Your new Collector VM should be listed and after a few minutes, you should get a green status.
Add vCenter as a Data Source
Select Account and Data Sources from the Settings section in vRNI Cloud.
From the next screen, select ADD SOURCE
Choose your new Collector VM from the drop down list. Fill in the details of your vCenter server. If you have vSphere Distributed Switches (I do not), select the checkbox for "Enable NetFlow (IPFIX) on this vCenter and select your vDS from the list. Give your vCenter Data Source a name and select SUBMIT.
You will now get vCenter inventory in vRNI Cloud. If you have a vDS, you will also get NetFlow data which we need for ADM and micro-segmentation.
Hack: Collecting VM Flow Data Without vSphere Distributed Switches
So, to analyze flows, we need to collect flows. What if you don't use vSphere Distributed Switches which support NetFlow? Well, there is an open source NetFlow forwarder called softflowd that you can use.
Install the vRNI NetFlow Collector
This is pretty easy. Follow the same steps you did to install the vCenter Collector, but instead choose "Physical Flow Collector" as a Data Source. You even use the same source OVA file to create the new NetFlow Collector VM.

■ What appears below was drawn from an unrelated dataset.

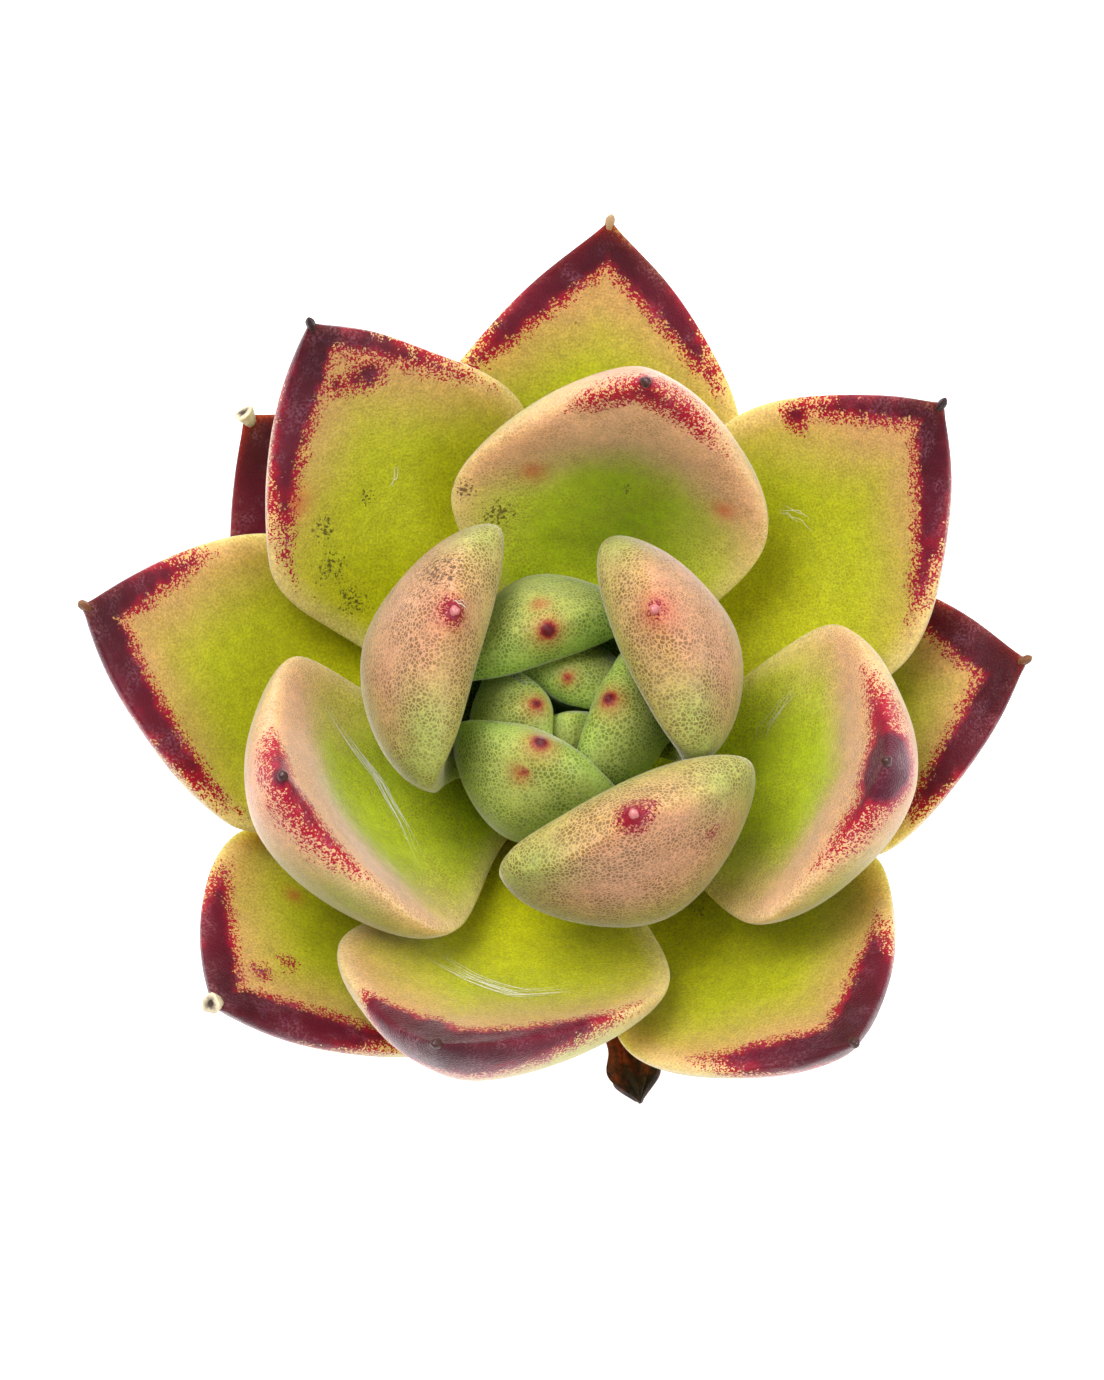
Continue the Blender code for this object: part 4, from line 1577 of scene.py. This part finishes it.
@dataclass
class Studio:
    """A pale floor, soft lights and the camera."""

    elevation: float = 73.0
    distance: float = 600.0
    lens: float = 162.0
    aim_right: float = -1.546
    aim_up: float = 1.449
    sensor: float = 36.0
    floor_radius: float = 1600.0
    light_side: float = 420.0
    room_light: float = 0.35
    floor_glow: float = 0.62

    def build(self, middle: np.ndarray) -> None:
        """Sets up the floor, the lights and the camera.

        Args:
            middle: The middle of the rosette's heart, in millimetres.
        """
        self.lay_floor()
        self.place_camera(middle)
        self.light("key_light", (-260, 180, 640), middle, 5.2)
        self.light("fill_light", (420, -160, 420), middle, 2.0)
        self.light("back_light", (60, 620, 260), middle, 1.5)
        world = bpy.data.worlds.new("soft_room")
        world.use_nodes = True
        sky = world.node_tree.nodes["Background"]
        sky.inputs["Color"].default_value = (1.0, 1.0, 1.0, 1.0)
        sky.inputs["Strength"].default_value = self.room_light
        scene = bpy.context.scene
        scene.world = world
        scene.view_settings.view_transform = "Standard"
        scene.view_settings.look = "None"

    def lay_floor(self) -> None:
        """Lays a wide, slightly dished floor."""
        sides, rings = 96, 14
        turn = ring_angles(sides)
        away = np.linspace(0.0, 1.0, rings + 1)[1:] ** 1.6
        points = [(0.0, 0.0, -0.05)]
        for share in away:
            rise = 60.0 * max(0.0, share - 0.4) ** 2 - 0.05
            radius = share * self.floor_radius
            points += [(radius * math.cos(angle), radius * math.sin(angle), rise) for angle in turn]
        faces: list[tuple[int, ...]] = [(0, 1 + side, 1 + (side + 1) % sides) for side in range(sides)]
        for ring in range(rings - 1):
            low, high = 1 + ring * sides, 1 + (ring + 1) * sides
            for side in range(sides):
                ahead = (side + 1) % sides
                faces.append((low + side, high + side, high + ahead, low + ahead))
        floor = add_mesh("floor", np.array(points), faces)
        graph = Graph("pale_floor")
        grain = graph.noise(2.0, 3.0)
        color = graph.blend(graph.ramp(grain, 0.3, 0.7), paint(246, 246, 246), paint(250, 250, 250))
        graph.set(Emission_Color=(1.0, 1.0, 1.0, 1.0), Emission_Strength=self.floor_glow)
        graph.set(Specular_IOR_Level=0.1)
        floor.data.materials.append(graph.finish(color, 0.9, graph.bump(grain, 0.02, 0.2)))

    def place_camera(self, middle: np.ndarray) -> None:
        """Stands the camera in front of the plant and above it.

        Args:
            middle: The middle of the rosette's heart, in millimetres.
        """
        angle = math.radians(self.elevation)
        forward = np.array([0.0, math.cos(angle), -math.sin(angle)])
        right = np.array([1.0, 0.0, 0.0])
        up = np.cross(right, forward)
        at = middle + self.aim_right * right + self.aim_up * up - self.distance * forward
        data = bpy.data.cameras.new("camera")
        data.lens = self.lens
        data.sensor_width = self.sensor
        data.clip_start = 0.01
        data.clip_end = 20.0
        camera = bpy.data.objects.new("camera", data)
        turned = Matrix(np.column_stack([right, up, -forward]).tolist()).to_4x4()
        camera.matrix_world = Matrix.Translation(Vector(at * METRE)) @ turned
        bpy.context.scene.collection.objects.link(camera)
        bpy.context.scene.camera = camera

    def light(self, name: str, place: tuple[float, float, float], middle: np.ndarray, power: float) -> None:
        """Adds one square soft light that faces the plant.

        Args:
            name: The light's name.
            place: Its place from the middle of the heart, in millimetres.
            middle: The middle of the heart, in millimetres.
            power: Its power, in watts.
        """
        data = bpy.data.lights.new(name, "AREA")
        data.size = self.light_side * METRE
        data.energy = power
        lamp = bpy.data.objects.new(name, data)
        lamp.location = Vector(middle * METRE) + Vector(place) * METRE
        lamp.rotation_euler = (-Vector(place)).to_track_quat("-Z", "Y").to_euler()
        bpy.context.scene.collection.objects.link(lamp)


SCUFFS = (
    Scuff(10, ((0.56, 138.0), (0.5, 118.0), (0.448, 101.0), (0.44, 80.0), (0.468, 60.0)), 14, 0.012, 0.032),
    Scuff(13, ((0.55, 118.0), (0.6, 100.0), (0.63, 82.0), (0.6, 62.0)), 12, 0.013, 0.032),
    Scuff(11, ((0.5, 50.0), (0.45, 56.0), (0.41, 66.0), (0.4, 78.0)), 5, 0.012, 0.025),
    Scuff(14, ((0.6, 84.0), (0.59, 75.0), (0.56, 68.0)), 5, 0.012, 0.025),
    Scuff(7, ((0.985, 214.0), (0.98, 170.0), (0.972, 130.0), (0.965, 112.0)), 3, 0.002, 0.09),
    Scuff(12, ((0.62, 96.0), (0.58, 88.0)), 2, 0.012, 0.04),
)
OUTER_SKIN = LeafSkin(
    name="outer_leaf_skin",
    # The root is the base's own yellow-green, brightened as painted glow of light through the leaf.
    root=paint(206, 206, 8),
    middle=paint(182, 186, 26),
    margin=paint(206, 162, 106),
    # The rim is the pale margin, made paler as painted rim light.
    rim=paint(242, 206, 182),
    back_tip=paint(226, 178, 160),
    back_root=paint(190, 188, 92),
    dot=paint(150, 122, 40),
    dot_share=0.3,
    rim_width=3.2,
    crimson=paint(160, 12, 46),
)
MIDDLE_SKIN = LeafSkin(
    name="middle_leaf_skin",
    # The root and middle are the leaves' own greens, brightened as painted light on inner faces that lie in
    # shade.
    root=paint(202, 218, 26),
    middle=paint(184, 202, 36),
    margin=paint(226, 180, 136),
    # The rim is the pale margin, made paler as painted rim light.
    rim=paint(242, 196, 170),
    back_tip=paint(222, 166, 132),
    back_root=paint(176, 184, 74),
    dot=paint(132, 98, 48),
    dot_share=0.42,
    rim_width=3.2,
    tan_width=10.0,
    pit=0.9,
    tear=0.8,
    scatter=1.0,
    core_low=0.5,
    core_high=1.9,
    tip_share=0.3,
    crimson=paint(168, 16, 50),
    purple=paint(96, 20, 48),
)
BUD_SKIN = LeafSkin(
    name="bud_leaf_skin",
    root=paint(150, 186, 30),
    middle=paint(150, 176, 60),
    margin=paint(210, 174, 120),
    rim=paint(164, 186, 98),
    back_tip=paint(212, 162, 126),
    back_root=paint(146, 168, 62),
    dot=paint(108, 80, 38),
    dot_share=0.75,
    tan_width=4.0,
    green_width=14.0,
    rim_share=0.75,
    rim_width=5.5,
    rim_from=4.5,
    back_low=9.0,
    back_high=20.0,
    pore=0.4,
    pit=0.92,
    tear=0.7,
    scatter=0.8,
    core_low=1.4,
    core_high=3.0,
    tip_share=0.0,
    crimson=paint(138, 10, 38),
    purple=paint(120, 26, 54),
    blush=paint(196, 88, 84),
)
HEART_SKIN = LeafSkin(
    name="heart_leaf_skin",
    root=paint(140, 182, 50),
    middle=paint(150, 184, 74),
    margin=paint(176, 192, 98),
    rim=paint(172, 194, 104),
    back_tip=paint(184, 190, 104),
    back_root=paint(146, 184, 80),
    dot=paint(76, 104, 30),
    dot_share=0.7,
    tan_width=1.0,
    green_width=6.0,
    pore=0.4,
    pit=0.95,
    tear=0.12,
    scatter=0.1,
    soft=0.45,
    core_low=0.0,
    core_high=0.7,
    tip_share=0.3,
    crimson=paint(150, 30, 40),
    purple=paint(92, 14, 28),
    blush=paint(176, 72, 50),
)
POINT_FINISHES = {
    PointKind.PALE: DriedPoint("pale_point", paint(236, 196, 186), paint(204, 120, 120), 0.35),
    PointKind.NUB: DriedPoint("nub_point", paint(150, 112, 104), paint(66, 30, 30), 0.4),
    PointKind.DARK: DriedPoint("dark_point", paint(70, 42, 34), paint(46, 20, 24), 0.45),
    PointKind.GOLD: DriedPoint("gold_point", paint(206, 158, 84), paint(120, 70, 38), 0.5),
    PointKind.CREAM: DriedPoint("cream_point", paint(236, 222, 190), paint(176, 140, 100), 0.6),
    PointKind.SCAR: DriedPoint("scar_point", paint(232, 216, 182), paint(70, 52, 40), 0.7),
}


def main() -> None:
    """Builds the plant, its pot and the studio."""
    logging.basicConfig(level=logging.INFO, format="%(name)s: %(message)s")
    rosette = Rosette()
    rosette.grow()
    rosette.dress()
    rosette.lay_scuffs()
    Stem().dress()
    PottingMix().dress()
    Pot().build()
    Studio().build(rosette.middle)


if __name__ == "__main__":
    main()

Install a Linux NetFlow Forwarder
I followed these steps on one of my running Debian/Ubuntu Linux VMs to install and run the softflowd NetFlow forwarder:
- $ sudo apt update
- $ sudo apt install softflowd
- $ sudo nohup softflowd -n 192.168.1.54:2055 -i ens192 -d
If you have any physical switches on your network that support NetFlow, you can configure them to send flows to the address of your NetFlow collector VM and port 2055.
A Word on Firewalls
So, I was having trouble getting the flows from my Linux VM to my NetFlow Collector VM. What finally worked for me was to turn off the Linux firewall on both VMs and reboot both VMs. These are the steps I used:
- $ sudo systemctl stop ufw
- $ sudo systemctl disable ufw
- $ sudo shutdown -r now
Take a look at some VM flows in vRNI
Once the flows are being successfully forwarded to the NetFlow collector, your Collector VM should show green in Infrastructure and Support and there should be a number in the corresponding "Flows" column in Accounts and Data Sources.
Let's start simple by looking at the vCenter environment discovered by vRNI Cloud.
vRNI > Environments > VMware vCenter
Let's sort the VMs by Total Network Traffic descending to find our top talkers
Sort > Metrics > Total Network Traffic and then select ASC to switch from ascending to descending
Here are the top talkers over the last 24 hours in my Home Lab including the total network traffic through each VM.
In my case, ubuntu-nuc hosts my very busy TIG (Telegraf, InfluxDB, Grafana) stack and is collecting data from all virtual and physical hosts and even Plex usage. This is my my workhorse VM.
ubuntu-zm runs my Zoneminder IP camera system and mostly just sends alerts to my phone when someone drives up to the house 😊
The Easy "Top Talker" Method
There is a built-in "Top Talker" display in the Analytics side bar. Choose Analytics > Flow Insights
By default, we get an analysis of the busiest "pair" of VMs - in this case, my two AWS VMs that copy an entire website between them once a minute.
If we change the Source to be "VM", we see out old friend ubuntu-zm
Applications can be auto-discovered by vRNI or manually discovered by tier. I created the simplest type of tiered application definition for my TIG Stack (Telegraf, InfluxDB, Grafana). The definition looks like this:
When I bring up the Applications screen, I see that the TIG application has experienced an anomaly. Let's dig into that.
Selecting the TIG Stack on the right brings us to this overview
We see that the telegraf tier is showing an anomaly. Selecting the word "Critical" under alerts brings us to this page:
Let's choose TROUBLESHOOT and then START NEW to find root cause. It looks like the app in general and the Telegraf tier in specific were experiencing Network Traffic Rate anomalies. Let's choose ANALYSIS for the Application anomaly.
It looks like the telegraf feeds to the InfluxDB had a few high spikes. We should keep an eye on this for a few days to see if the spikes continue.
So vRNI Cloud is pretty awesome - especially if you have more supported devices in your environment than I do. Application Dependency Mapping and network root cause analysis are not easy. vRNI Cloud makes them easier. As always, thank you for taking the time to read this post. I hope you found this helpful. I welcome your feedback.